AMI 2.0 represents a shift to more digital assets, where utilities and municipalities typically deal with physical, asset-based infrastructure. “That’s one of the challenges when you think about transitioning to what is really, now, a software and application world. That’s been a fundamental challenge we’ve seen over the last 15-20 years. Organizations have struggled at times to understand and adapt to that side of the customer service model.”
The industry is looking to present tools to the customer that are software and application based to maintain a connection to the customer that empowers them to do more.

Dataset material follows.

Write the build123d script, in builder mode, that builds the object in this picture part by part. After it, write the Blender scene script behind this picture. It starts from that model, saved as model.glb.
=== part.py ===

This hasn’t been as much of a priority in the past, Lupo said but is something that is shifting considerably.
Lupo noted that utilities and municipalities are motivated to establish a digital component on the consumer level, in part because they don’t want to lose relevance in the energy sector to those such as Google and Amazon. There are additional avenues into the kind of energy
management Lupo is talking about. Primarily, at the electrical panel. Sensors here can be utilized to track the usage of each circuit breaker, as well as through consumer devices like smart thermostats, lighting, and appliances.
“Today, with AMI 2.0, there’s a lot of promise that comes with the effective marketing of the various components; the opportunities appear to be endless. with edge-enabled meters on the side of every house.
Along with this leap in technical capability comes the increased important to adopt a pragmatic approach that rightfully questions the business narrative at each step of the technology journey. Because this is uncharted territory, it needs to be done in a pragmatic way that maintains agility over time.”
Lupo advises clients to be wary of one size fits all solutions and investing in something that is too far beyond the required scope to recoup the investment. “Maintaining flexibility of the solution throughout the entire lifecycle is the only way to guarantee an effective transition to AMI 2.0.”